● **What the task asks**:
Reproduce exactly and only the lines running from the one with "from the inner" through the one with "obj.data.transform(world)", both end lines included.

○ ○ ○

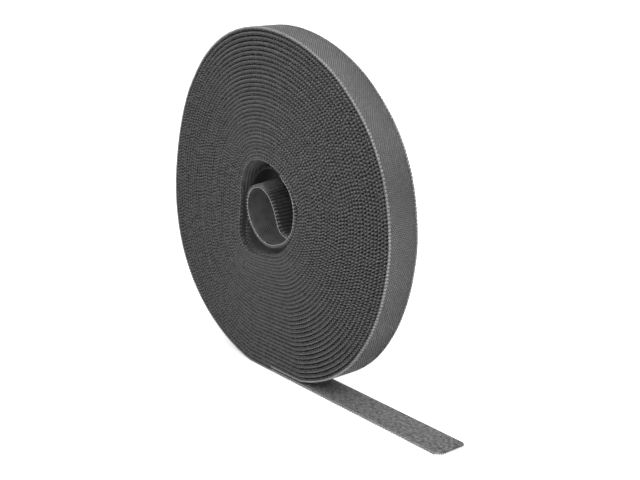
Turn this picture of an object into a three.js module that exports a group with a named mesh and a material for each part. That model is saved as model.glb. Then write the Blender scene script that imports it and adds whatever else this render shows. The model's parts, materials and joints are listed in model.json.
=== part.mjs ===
// A roll of hook and loop tape: two webs bonded back to back, wound on themselves with no reel.
// Millimetres, +Z up, +Y along the roll's axis. The visible face looks along -Y, the tail runs to +X.
// The origin is on the floor, straight below the middle of the roll's axis.
// The tape is followed outwards: inner end, loose inner turn, coil, the flat that it stands on, tail.
import * as THREE from "three";

// Sizes of the tape
const tapeWidth = 15;
const hookThickness = 0.7;
const loopThickness = 0.7;
const bondGap = 0.3; // between the two webs
const cutGap = 0.3; // between two lengths of one web

// Sizes of the roll
const rollRadius = 78.6; // at the outer end of the wound tape
const flattening = 3; // the roll is flattened where it stands
const holeRadius = 19;
const leastTurnGap = 0.55; // between two turns of the tape
const stepsPerTurn = 22;
const coilStartStep = 10; // where the loose turn leaves the coil, in steps round from the bottom

// Sizes of the loose ends
const tailReach = 105.8; // from the roll's axis to the tip
const tailPieces = 4; // they flex against each other
const nearCornerRadius = 3.2; // the tip's corner at the visible face
const farCornerRadius = 1.6;
const cornerSteps = 5;
const looseSteps = 34; // along the tape inside the hole
const innerEndSteps = 5; // of those, the ones beyond the flex

// The rim isn't quite round. Each lobe rises by a share of the roll's radius, and peaks at an angle
// in degrees round from the bottom towards the tail.
const rimLobes = [
  { count: 1, riseShare: 0.009, peakAt: 90 },
  { count: 2, riseShare: 0.005, peakAt: -20 },
  { count: 3, riseShare: 0.01, peakAt: 76 },
  { count: 4, riseShare: 0.01, peakAt: 29 },
];

// The hole has two soft corners. Each rises by a share of the hole's radius, over a spread in degrees.
const holeCorners = [
  { riseShare: 0.42, peakAt: -47, spread: 26 },
  { riseShare: 0.16, peakAt: -140, spread: 32 },
];

// The tape's hook face inside the hole, from the coil to the springy inner end, as shares of the hole's
// radius from the axis
const looseShares = [
  [0.42, 0.87], [0.68, 0.77], [0.88, 0.54], [0.94, 0.14], [0.87, -0.24], [0.72, -0.51], [0.46, -0.72],
  [0.1, -0.83], [-0.26, -0.81], [-0.54, -0.67], [-0.77, -0.45], [-0.88, -0.14], [-0.86, 0.12],
  [-0.7, 0.33], [-0.44, 0.42], [-0.2, 0.4], [0, 0.28], [0.14, 0.1], [0.22, -0.1], [0.3, -0.28],
  [0.41, -0.4], [0.55, -0.43],
];

// The finishes of the two webs
const hookFinish = new THREE.MeshStandardMaterial({ color: 0x4a4c4d, roughness: 0.6, metalness: 0 });
const loopFinish = new THREE.MeshStandardMaterial({ color: 0x3a3b3c, roughness: 0.95, metalness: 0 });

const tapeThickness = hookThickness + bondGap + loopThickness;
const axisHeight = rollRadius - flattening;

// Where each web lies in the tape, measured in from the tape's hook face
const webs = [
  { name: "hook", near: 0, far: hookThickness, finish: hookFinish },
  { name: "loop", near: hookThickness + bondGap, far: tapeThickness, finish: loopFinish },
];

// A point on the roll, at an angle round from the bottom towards the tail
function onRoll(radius, angle) {
  return new THREE.Vector2(radius * Math.sin(angle), axisHeight - radius * Math.cos(angle));
}

// The rim's radius, with its lobes and with the flat that the roll stands on
function rimRadius(angle) {
  let share = 1;
  for (const lobe of rimLobes) {
    const fromPeak = angle - THREE.MathUtils.degToRad(lobe.peakAt);
    share += lobe.riseShare * Math.cos(lobe.count * fromPeak);
  }
  const down = Math.cos(angle);
  return down > 0 ? Math.min(rollRadius * share, axisHeight / down) : rollRadius * share;
}

// The hole's radius, with its soft corners
function holeEdge(angle) {
  let share = 1;
  for (const corner of holeCorners) {
    const turn = angle - THREE.MathUtils.degToRad(corner.peakAt);
    const fromPeak = THREE.MathUtils.radToDeg(Math.atan2(Math.sin(turn), Math.cos(turn)));
    share += corner.riseShare * Math.exp(-((fromPeak / corner.spread) ** 2));
  }
  return holeRadius * share;
}

// The coil is a spiral of flat facets. One facet of each turn faces straight down, and the tape's
// standing flat follows the coil's last facet in the outermost turn's place for it.
const angleOfStep = (step) => ((step + coilStartStep + 1 / 2) * 2 * Math.PI) / stepsPerTurn;

// As many turns as fit where the roll is thinnest
let leastDepth = rollRadius;
for (let step = 0; step < stepsPerTurn; step += 1) {
  const angle = angleOfStep(step);
  leastDepth = Math.min(leastDepth, rimRadius(angle) - holeEdge(angle));
}
const wholeTurns = Math.floor((leastDepth - tapeThickness) / (tapeThickness + leastTurnGap));
const coilSteps = (wholeTurns + 1) * stepsPerTurn - coilStartStep - 1;

// The radius of the tape's hook face. It opens out evenly from the hole's shape to the rim's shape.
function coilRadius(step) {
  const angle = angleOfStep(step);
  return THREE.MathUtils.lerp(holeEdge(angle) + tapeThickness, rimRadius(angle), step / coilSteps);
}

// The coil's line at a depth in from the tape's hook face
function coilLine(depth) {
  const points = [];
  for (let step = 0; step <= coilSteps; step += 1) {
    points.push(onRoll(coilRadius(step) - depth, angleOfStep(step)));
  }
  return points;
}

// A line beside another: each point moves square to the direction of its neighbours
function beside(line, depth) {
  return line.map((point, i) => {
    const before = line[Math.max(i - 1, 0)];
    const after = line[Math.min(i + 1, line.length - 1)];
    const along = after.clone().sub(before).normalize();
    return new THREE.Vector2(point.x + along.y * depth, point.y - along.x * depth);
  });
}

// A strip as wide as the tape, between two lines in the XZ plane
function strip(lineA, lineB) {
  const position = [];
  const index = [];
  const quad = (a, b, c, d) => index.push(a, b, c, a, c, d);
  const half = tapeWidth / 2;
  lineA.forEach((a, i) => {
    const b = lineB[i];
    position.push(a.x, -half, a.y, a.x, half, a.y, b.x, half, b.y, b.x, -half, b.y);
  });
  for (let i = 0; i + 1 < lineA.length; i += 1) {
    for (let side = 0; side < 4; side += 1) {
      const here = 4 * i + side;
      const next = 4 * i + ((side + 1) % 4);
      quad(here, next, next + 4, here + 4);
    }
  }
  const last = 4 * (lineA.length - 1);
  quad(0, 3, 2, 1);
  quad(last, last + 1, last + 2, last + 3);
  const geometry = new THREE.BufferGeometry();
  geometry.setAttribute("position", new THREE.Float32BufferAttribute(position, 3));
  geometry.setIndex(index);
  geometry.computeVertexNormals();
  return geometry;
}

const roll = new THREE.Group();

function addMesh(name, geometry, finish) {
  const mesh = new THREE.Mesh(geometry, finish);
  mesh.name = name;
  roll.add(mesh);
}

for (const web of webs) {
  addMesh(`${web.name}_coil`, strip(coilLine(web.near), coilLine(web.far)), web.finish);
}

// Inside the hole the tape follows one smooth line, cut across where the inner end flexes. Each cut is
// made along the tape, so the two faces at it stay parallel.
const fromAxis = ([across, up]) => new THREE.Vector2(holeRadius * across, axisHeight + holeRadius * up);
const coilEnd = coilLine(0)[0];
const looseCurve = new THREE.SplineCurve([coilEnd, ...looseShares.map(fromAxis)]);
const looseLine = looseCurve.getSpacedPoints(looseSteps);
const flexStep = looseSteps - innerEndSteps;

function cutAlong(before, after) {
  return after.clone().sub(before).setLength(cutGap);
}

function looseTurnLine(depth) {
  const [start, next] = coilLine(depth);
  const line = beside(looseLine, depth).slice(0, flexStep + 1);
  line[0] = start.add(cutAlong(next, start));
  return line;
}

function innerEndLine(depth) {
  const line = beside(looseLine, depth).slice(flexStep);
  line[0].add(cutAlong(looseLine[flexStep - 1], looseLine[flexStep + 1]));
  return line;
}

for (const web of webs) {
  const { name, near, far, finish } = web;
  addMesh(`${name}_loose_turn`, strip(looseTurnLine(far), looseTurnLine(near)), finish);
  addMesh(`${name}_inner_end`, strip(innerEndLine(far), innerEndLine(near)), finish);
}

// The flat that the roll stands on is as far to one side of the axis as to the other. It starts at the
// coil's last facet, cut along the tape like the lengths in the hole.
const flatEnd = -coilLine(0).at(-1).x;

function flatLine(depth) {
  const start = coilLine(depth).at(-1).x + cutGap;
  return [new THREE.Vector2(start, depth), new THREE.Vector2(flatEnd, depth)];
}

for (const web of webs) {
  addMesh(`${web.name}_standing_flat`, strip(flatLine(web.near), flatLine(web.far)), web.finish);
}

// The tail lies flat on the floor, and its tip has two rounded corners
const pieceLength = (tailReach - flatEnd) / tailPieces;

function tailOutline(start, end, nearCorner, farCorner) {
  const half = tapeWidth / 2;
  const outline = new THREE.Shape();
  outline.moveTo(start, half);
  outline.lineTo(start, -half);
  outline.lineTo(end - nearCorner, -half);
  if (nearCorner > 0) outline.absarc(end - nearCorner, nearCorner - half, nearCorner, -Math.PI / 2, 0);
  outline.lineTo(end, half - farCorner);
  if (farCorner > 0) outline.absarc(end - farCorner, half - farCorner, farCorner, 0, Math.PI / 2);
  return outline;
}

for (let number = 1; number <= tailPieces; number += 1) {
  const start = flatEnd + (number - 1) * pieceLength + cutGap;
  const end = flatEnd + number * pieceLength;
  const corners = number === tailPieces ? [nearCornerRadius, farCornerRadius] : [0, 0];
  for (const web of webs) {
    const options = { depth: web.far - web.near, bevelEnabled: false, curveSegments: cornerSteps };
    const geometry = new THREE.ExtrudeGeometry(tailOutline(start, end, ...corners), options);
    geometry.translate(0, 0, web.near);
    addMesh(`${web.name}_tail_${number}`, geometry, web.finish);
  }
}

// The least gaps of the tape to itself, measured from its points to the facets beside them
function distance(point, line) {
  let least = Infinity;
  for (let i = 0; i + 1 < line.length; i += 1) {
    const along = line[i + 1].clone().sub(line[i]);
    const from = point.clone().sub(line[i]);
    const share = THREE.MathUtils.clamp(from.dot(along) / along.lengthSq(), 0, 1);
    least = Math.min(least, from.addScaledVector(along, -share).length());
  }
  return least;
}

const hookFace = coilLine(0);
const loopFace = coilLine(tapeThickness);
const turnGaps = loopFace.slice(stepsPerTurn).map((point, step) => {
  const facets = hookFace.slice(Math.max(step - 1, 0), step + 2);
  return distance(point, facets);
});
const firstTurns = loopFace.slice(stepsPerTurn / 2, 2 * stepsPerTurn);
const looseGaps = looseTurnLine(0).slice(1).map((point) => distance(point, firstTurns));
const endFaces = [...innerEndLine(0).slice(1), ...innerEndLine(tapeThickness).slice(1)];
const looseFace = looseTurnLine(tapeThickness).slice(0, -2);
const endGaps = endFaces.map((point) => distance(point, looseFace));
const least = (gaps) => Math.min(...gaps).toFixed(2);
console.log(`${wholeTurns + 1} turns with the loose one`);
console.log(`Least gap between the coil's turns ${least(turnGaps)} mm`);
console.log(`Least gap from the loose turn to the coil ${least(looseGaps)} mm`);
console.log(`Least gap from the inner end to the loose turn ${least(endGaps)} mm`);

export default roll;
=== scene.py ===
# %% [markdown]
# This lesson dresses a roll of hook and loop tape. The real thing is one long nylon tape with two
# faces: short stiff hooks on one side, soft loops on the other. It is wound on itself with no reel.
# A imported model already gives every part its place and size, and Blender only adds the looks, so the
# first step loads that frame, and can tell the box that each part fills.

# %% Load the frame
import json
import math

import bpy
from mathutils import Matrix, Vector

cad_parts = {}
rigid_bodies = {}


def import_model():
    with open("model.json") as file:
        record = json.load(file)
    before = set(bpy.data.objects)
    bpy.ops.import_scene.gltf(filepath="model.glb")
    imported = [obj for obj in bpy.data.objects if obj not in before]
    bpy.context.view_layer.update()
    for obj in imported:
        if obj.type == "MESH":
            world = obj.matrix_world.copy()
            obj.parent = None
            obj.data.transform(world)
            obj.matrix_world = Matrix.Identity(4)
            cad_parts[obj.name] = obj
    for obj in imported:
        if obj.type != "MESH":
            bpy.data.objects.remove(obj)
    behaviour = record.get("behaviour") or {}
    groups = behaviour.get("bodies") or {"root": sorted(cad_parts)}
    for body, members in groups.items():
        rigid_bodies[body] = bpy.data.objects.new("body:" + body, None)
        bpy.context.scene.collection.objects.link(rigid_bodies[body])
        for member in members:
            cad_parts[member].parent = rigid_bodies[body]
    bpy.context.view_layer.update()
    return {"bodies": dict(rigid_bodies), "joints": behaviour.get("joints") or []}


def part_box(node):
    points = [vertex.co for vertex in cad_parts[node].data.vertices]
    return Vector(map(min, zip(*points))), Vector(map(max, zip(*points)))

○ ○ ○

● **Solution for this task**:
console.log(`Least gap from the inner end to the loose turn ${least(endGaps)} mm`);

export default roll;
=== scene.py ===
# %% [markdown]
# This lesson dresses a roll of hook and loop tape. The real thing is one long nylon tape with two
# faces: short stiff hooks on one side, soft loops on the other. It is wound on itself with no reel.
# A imported model already gives every part its place and size, and Blender only adds the looks, so the
# first step loads that frame, and can tell the box that each part fills.

# %% Load the frame
import json
import math

import bpy
from mathutils import Matrix, Vector

cad_parts = {}
rigid_bodies = {}


def import_model():
    with open("model.json") as file:
        record = json.load(file)
    before = set(bpy.data.objects)
    bpy.ops.import_scene.gltf(filepath="model.glb")
    imported = [obj for obj in bpy.data.objects if obj not in before]
    bpy.context.view_layer.update()
    for obj in imported:
        if obj.type == "MESH":
            world = obj.matrix_world.copy()
            obj.parent = None
            obj.data.transform(world)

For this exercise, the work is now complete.